At 854 square feet, the library is the county’s smallest.
“Campo’s used to be smaller,” Ocadiz said. “But they got a brand-spanking-new one — 2,400 square feet.”
Maneuvering around its single room, mothers pushing strollers bump into each other, laughing out loud. There’s no point in a quiet policy. Even whispers are heard.
Next door sits the headquarters of the Lower Sweetwater Fire Protection District, home to the community’s only elected body. The district board uses property tax money to contract with National City for fire services. Lincoln Acres has neither fire trucks nor firefighters of its own.
The contract is straight-forward, almost a rubber stamp.
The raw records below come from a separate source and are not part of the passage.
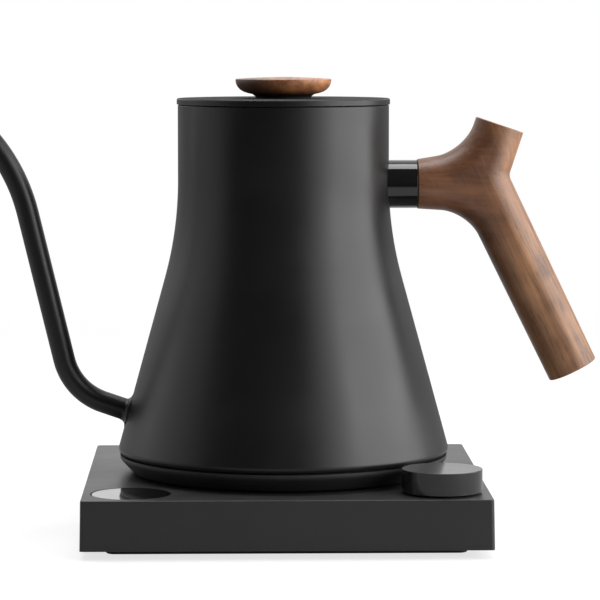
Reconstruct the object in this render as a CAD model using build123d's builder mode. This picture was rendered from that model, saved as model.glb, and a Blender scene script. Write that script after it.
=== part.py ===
"""Electric gooseneck kettle on a square power base. Millimetres, +Z up.

The origin is on the kettle's axis, at the surface the base stands on. The handle points to +X,
the spout to -X, and the user's side of the base, with its display and knob, faces -Y.
"""

import os
from math import cos, radians, sin, tan

from build123d import *

os.makedirs("parts", exist_ok=True)

# Power base: a square slab on a smaller plate and a foot ring
BASE_SIZE = 172.4
BASE_TOP = 24.8
SLAB_BOTTOM = 3.7
BASE_DRAFT = 1.0  # degrees
BASE_WALL = 2.4
TOP_PLATE = 2.8
PLATE_INSET = 10.5
FOOT_OUTER = 140.0
FOOT_WIDTH = 8.0
PANEL_XY = 65.45  # the display and the knob are this far from the axis in X and in Y
DISPLAY_R = 17.0
KNOB_R = 17.0
KNOB_BOTTOM = 25.6
KNOB_TOP = 35.1
KNOB_TRAVEL = 0.6

# Kettle body: a straight neck that flares into a cone
NECK_R = 46.2
RIM_Z = 186.4
BLEND_Z = 132.0  # where the neck's line and the cone's line would meet
CONE_ANGLE = 15.4
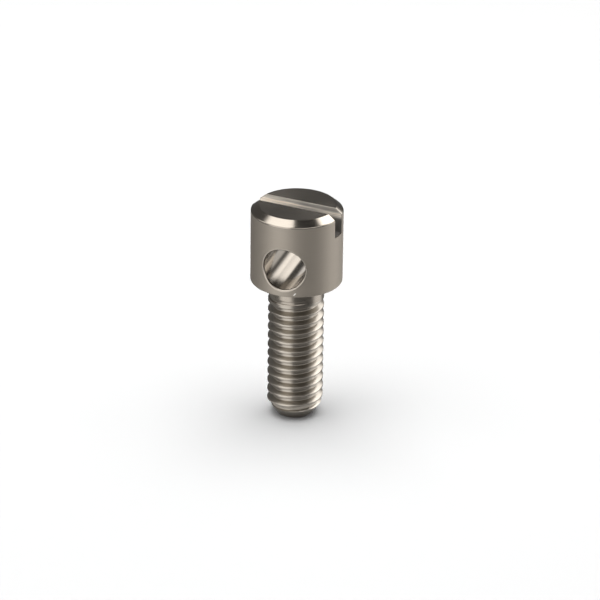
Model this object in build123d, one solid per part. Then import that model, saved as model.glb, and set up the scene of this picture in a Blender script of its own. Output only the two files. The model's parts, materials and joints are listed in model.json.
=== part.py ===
from build123d import *
from math import atan, degrees, radians, tan
import os

os.makedirs("parts", exist_ok=True)

# A sealing screw, turned in one piece from bar, standing on the flat end of its shank.
# The origin is the centre of that flat, Z runs up the shank and the wire hole runs along Y.

# Wire hole: drilled right through the head, low down, for the sealing wire.
hole_diameter = 3.0
hole_edge_break = 0.06
web_under_hole = 0.5

# Screwdriver slot: sawn across the top in a set-up of its own, so it isn't quite square to the hole.
slot_width = 1.1
slot_depth = 1.75
slot_turn = -8.0
web_over_hole = 0.45

# Head: a plain cylinder, tall enough for the hole and the slot, with a cone round its flat top.
head_diameter = 6.5
crown_width = 0.5
crown_drop = 0.41
crown_edge_round = 0.12

# Shank: a plain neck, the threaded length, and a coned end with a flat.
shank_length = 10.4
neck_length = 1.0
tip_diameter = 2.5
tip_length = 1.0

# Thread: M4 coarse, right hand. Its diameter is taken over the crests, inside the M4 tolerance.
thread_diameter = 3.97
pitch = 0.7
flank_angle = 60.0
crest_width = pitch / 6
root_width = pitch / 4
thread_start_turn = 180.0
runout_turns = 0.8
overlong_turns = 1.5
cut_clearance = 0.04

head_radius = head_diameter / 2
shank_radius = thread_diameter / 2
hole_radius = hole_diameter / 2
head_height = web_under_hole + hole_diameter + web_over_hole + slot_depth
top = shank_length + head_height
crown_foot = top - crown_drop
flank_slope = tan(radians(flank_angle / 2))
groove_depth = (pitch - crest_width - root_width) / 2 / flank_slope


def turned(*outline):
    """A solid of revolution: half a section, given as (radius, height) corners, turned about Z."""
    return revolve(Plane.XZ * make_face(Polyline(*outline, close=True)), Axis.Z)


def blank():
    """Head and shank as first turned. The shank is overlong, so that the thread runs past its end."""
    body = turned(
        (0, -overlong_turns * pitch),
        (shank_radius, -overlong_turns * pitch),
        (shank_radius, shank_length),
        (head_radius, shank_length),
        (head_radius, crown_foot),
        (head_radius - crown_width, top),
        (0, top),
    )
    rings = body.edges().filter_by(GeomType.CIRCLE)
    return fillet(rings.filter_by_position(Axis.Z, crown_foot, crown_foot), crown_edge_round)


def end_trim():
    """What the lathe takes off the threaded shank to leave the cone and the flat on its end."""
    flat_radius = tip_diameter / 2
    cone_height = (head_radius - flat_radius) * tip_length / (shank_radius - flat_radius)
    below = -2 * overlong_turns * pitch
    return turned((0, 0), (flat_radius, 0), (head_radius, cone_height), (head_radius, below), (0, below))


def wire_hole():
    """The drill's path along Y, clear of the head on both sides."""
    height = shank_length + web_under_hole + hole_radius
    middle = Plane(origin=(0, 0, height), z_dir=(0, 1, 0))
    return middle * Cylinder(hole_radius, 2 * head_diameter)


def drilled(body):
    """The body with its wire hole, and the sharp edge broken all round both mouths."""
    pierced = body - wire_hole()
    mouths = new_edges(body, combined=pierced).filter_by(GeomType.LINE, reverse=True)
    return chamfer(mouths, hole_edge_break)


def screwdriver_slot():
    """The saw's path across the top of the head."""
    path = Box(2 * head_diameter, slot_width, slot_depth, align=(Align.CENTER, Align.CENTER, Align.MAX))
    return Location((0, 0, top), (0, 0, slot_turn)) * path


def groove_section():
    """The thread groove's section, in the plane of the axis, with its mouth just clear of the crests."""
    root = shank_radius - groove_depth
    mouth = shank_radius + cut_clearance
    low = root_width / 2
    wide = low + (mouth - root) * flank_slope
    outline = Polyline((root, -low), (mouth, -wide), (mouth, wide), (root, low), close=True)
    return Plane.XZ * make_face(outline)


def thread_cuts():
    """The groove's two stretches: full depth from below the end, then rising until it leaves the shank."""
    full_height = shank_length - neck_length + (1 - runout_turns) * pitch
    runout_height = runout_turns * pitch
    rise = groove_depth + cut_clearance
    full = Helix(pitch, full_height, shank_radius)
    rising = Helix(pitch, runout_height, shank_radius, cone_angle=degrees(atan(rise / runout_height)))
    start = Location((0, 0, -pitch), (0, 0, thread_start_turn))
    joint = Location((0, 0, full_height), (0, 0, 360 * full_height / pitch))
    return [
        start * sweep(groove_section(), full, is_frenet=True),
        start * joint * sweep(groove_section(), rising, is_frenet=True),
    ]


def sealing_screw():
    """The finished screw: turned, drilled, slotted and threaded, with its end trimmed last."""
    screw = drilled(blank()) - screwdriver_slot()
    for cut in thread_cuts():
        screw -= cut
    screw -= end_trim()
    screw.label = "sealing_screw"
    return screw


export_step(sealing_screw(), "parts/sealing_screw.step")
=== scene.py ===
import json
import math

import bmesh
import bpy
import numpy as np
from mathutils import Matrix, Vector


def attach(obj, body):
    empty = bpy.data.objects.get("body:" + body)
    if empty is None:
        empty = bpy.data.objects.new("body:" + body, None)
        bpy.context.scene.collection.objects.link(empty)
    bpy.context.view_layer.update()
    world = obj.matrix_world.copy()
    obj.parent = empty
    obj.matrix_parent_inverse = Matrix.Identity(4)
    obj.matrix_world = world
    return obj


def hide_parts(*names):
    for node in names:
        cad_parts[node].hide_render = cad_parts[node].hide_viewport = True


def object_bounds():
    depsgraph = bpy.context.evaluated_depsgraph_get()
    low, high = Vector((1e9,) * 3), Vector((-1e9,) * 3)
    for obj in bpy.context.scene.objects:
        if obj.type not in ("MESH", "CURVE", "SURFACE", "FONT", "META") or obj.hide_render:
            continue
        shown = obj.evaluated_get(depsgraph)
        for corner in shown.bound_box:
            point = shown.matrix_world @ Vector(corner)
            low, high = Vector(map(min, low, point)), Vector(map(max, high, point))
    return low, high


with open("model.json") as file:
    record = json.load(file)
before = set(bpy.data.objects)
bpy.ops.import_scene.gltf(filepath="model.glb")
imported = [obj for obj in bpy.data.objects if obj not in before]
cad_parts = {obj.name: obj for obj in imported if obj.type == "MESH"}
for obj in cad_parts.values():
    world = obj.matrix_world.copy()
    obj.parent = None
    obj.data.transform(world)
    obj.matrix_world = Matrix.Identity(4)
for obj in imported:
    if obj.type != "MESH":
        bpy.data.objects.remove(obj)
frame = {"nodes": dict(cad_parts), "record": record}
cad_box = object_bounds()

# ---------------------------------------------------------------------------
# The head. Turned with the shank from one bar of stainless steel, with a shallow cone
# round its flat top, then drilled right through for the sealing wire and sawn across
# for a screwdriver. Lengths are in millimetres, in a frame whose X runs along the slot.

millimetres = 1000.0
mounts = {mount["name"]: mount for mount in frame["record"]["mounts"]}
head_radius = millimetres * (cad_box[1].x - cad_box[0].x) / 2
top = millimetres * cad_box[1].z
underside = millimetres * mounts["head_seat"]["pos_m"][2]
crown_width = 0.5
crown_drop = 0.41
crown_round = 0.12
crown_top_round = 0.03
foot_round = 0.05

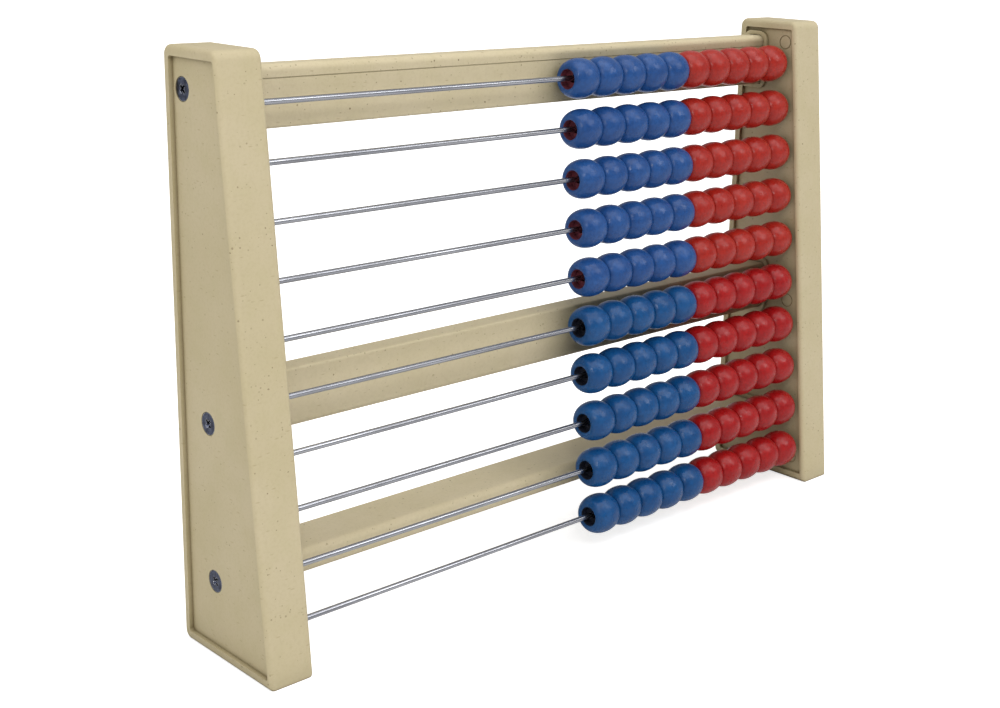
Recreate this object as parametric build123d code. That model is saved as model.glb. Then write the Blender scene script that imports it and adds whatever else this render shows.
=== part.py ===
"""Classroom bead frame: two moulded end panels, three cross rails, ten rods and a hundred beads.

Frame: X runs along the rods, -Y is the leaning front, +Z is up.
The origin is the middle of the footprint, on the surface that the frame stands on.
All sizes are in millimetres.
"""

from build123d import *

import math
import os

# Overall size
overall_length = 323.4
overall_height = 215.5
overall_depth = 55.6
front_setback = 24.0

# End panels
panel_thickness = 18.2
outline_radius = 3.5
toe_radius = 0.5
edge_round = 1.8
outer_recess = 1.7
inner_recess = 1.6
rim_width = 3.6
outer_front_rim = 1.6
inner_front_rim = 2.4
recess_corner_radius = 1.0

# Sockets that hold the rail ends, each inside a low collar
socket_depth = 7.5
socket_gap = 0.2
collar_wall = 1.8

# Ejector-pin rings on the inner faces: depth from the rear edge, height
pin_ring_radius = 3.2
pin_ring_width = 0.45
pin_ring_depth = 0.3
pin_ring_places = [(25.4, 206.0), (36.8, 86.5), (45.6, 10.6), (8.5, 150.0), (8.5, 60.0)]

# Cross rails: one section, with one edge rounder than the other, turned three ways
rail_width = 22.0
rail_thickness = 9.4
rail_nose_radius = 2.5
rail_corner_radius = 0.9
seam_from_nose = 4.8
seam_width = 0.4
seam_depth = 0.25
screw_from_nose = 7.0

# Rail name: depth of its middle from the rear edge, height of its middle, turn about X
rails = {
    "top_rail": (9.1, 197.25, 0),
    "middle_rail": (18.1, 91.2, 180),
    "bottom_rail": (15.4, 28.4, 90),
}

# Countersunk screws
screw_length = 25.0
screw_head_radius = 4.0
screw_head_rim = 0.4
screw_shank_radius = 1.75
screw_core_radius = 1.4
screw_crest_radius = 2.0
screw_thread_start = 7.5
screw_thread_pitch = 1.6
screw_thread_turns = 9
screw_hole_gap = 0.25
screw_head_gap = 0.25
screw_head_sink = 0.1
cross_slot_length = 3.6
cross_slot_width = 1.1
cross_slot_depth = 1.8
cross_slot_floor = 1.6
pilot_radius = 2.05
pilot_extra = 1.0

# Rods
rod_count = 10
rod_pitch = 20.0
rod_radius = 1.1
lowest_rod_height = 16.9
lowest_rod_depth = 44.8
highest_rod_depth = 22.9
rod_hole_gap = 0.03
rod_hole_depth = 8.0
rod_end_gap = 0.2
rod_mouth_chamfer = 0.5

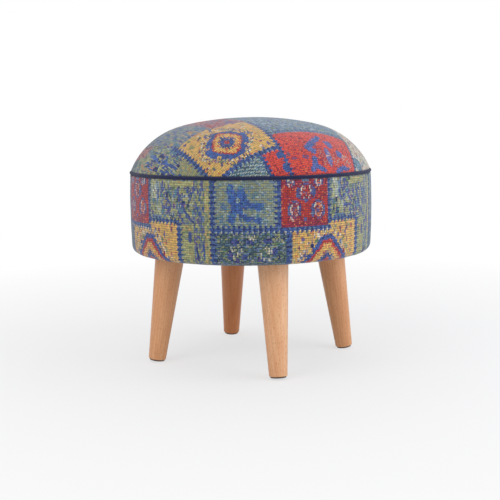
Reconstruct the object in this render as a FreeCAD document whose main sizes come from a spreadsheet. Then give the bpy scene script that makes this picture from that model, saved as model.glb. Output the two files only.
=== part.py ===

Still no reason, residents say, to dissolve the board. They voted down a proposal to do that in 2002.
Loosening their grip on the functions they controlled could be a slippery slope. It might lead to annexation, they feared. The same fears led them to rally against a proposal that the library be relocated to nearby Granger Middle School, in National City.
“It was just another way to get annexation,” Casares said. “For the city to expand its tax base.”
Many residents pay for P.O. boxes at the tiny Lincoln Acres post office, which is open two hours a day. Mail delivered to their homes is addressed to National City, but the P.O. boxes carry a Lincoln Acres address.
“They like the sound of it. It sounds like country,” Casares said.
Residents call it “The Acres.”
“When I first heard of Lincoln Acres I thought it was out in Borrego Springs, because just the name of it sounded like it was the boonies,” Ocadiz said.
Ten minutes standing at the corner of Van Ness Avenue and Leonard Street will quickly disabuse you of that notion.
From her house on Van Ness Avenue, Linda Garcia hears the sounds of cars zooming downhill to the dead end.
At the top of the street, dilapidated ice cream trucks turn off their chimes and whistles, turn the corner, and race down Van Ness, to restock at the wholesale ice cream warehouse at the end of it.
“I don’t know how those trucks pass smog,” said Violet Baldrica, Garcia’s neighbor.
“You can’t even breathe when they go past you,” said James Small, Baldrica’s father.
The ice cream trucks share the street with tow trucks delivering impounded goods to the tow yard at the end of the street, day and night.
Their street is one of the many in Lincoln Acres where National City meets unincorporated San Diego County. They technically live in the city. The houses across the street are unincorporated.
“This place is a trip,” said Garcia, who grew up in the neighborhood. “It’s like a little Pleasantville.”
On the side of a hill across from her house, beyond the ice cream warehouse, goats bray and emu ruffle their feathers behind a raised fence. It’s the neighborhood livestock daycare.
“People take their animals there when they go on vacation,” Garcia said.
Early in the mornings, locals push shopping carts full of aluminum cans to the recycling center that also operates at the cul-de-sac. Occasionally, they let go, and the carts go rolling down hill, crash, and tip over.
The goats on the hill nearby are startled silent, but only for a moment.
“I sit on that old car fender,” Small said, pointing to his daughter’s nearby car, “and watch what goes up and down the road. You’d be amazed at some of the crap that goes on.”
He shrugs it off. It doesn’t really bother him.
Residents find it charming.
“The Acres is a good neighborhood,” Casares said.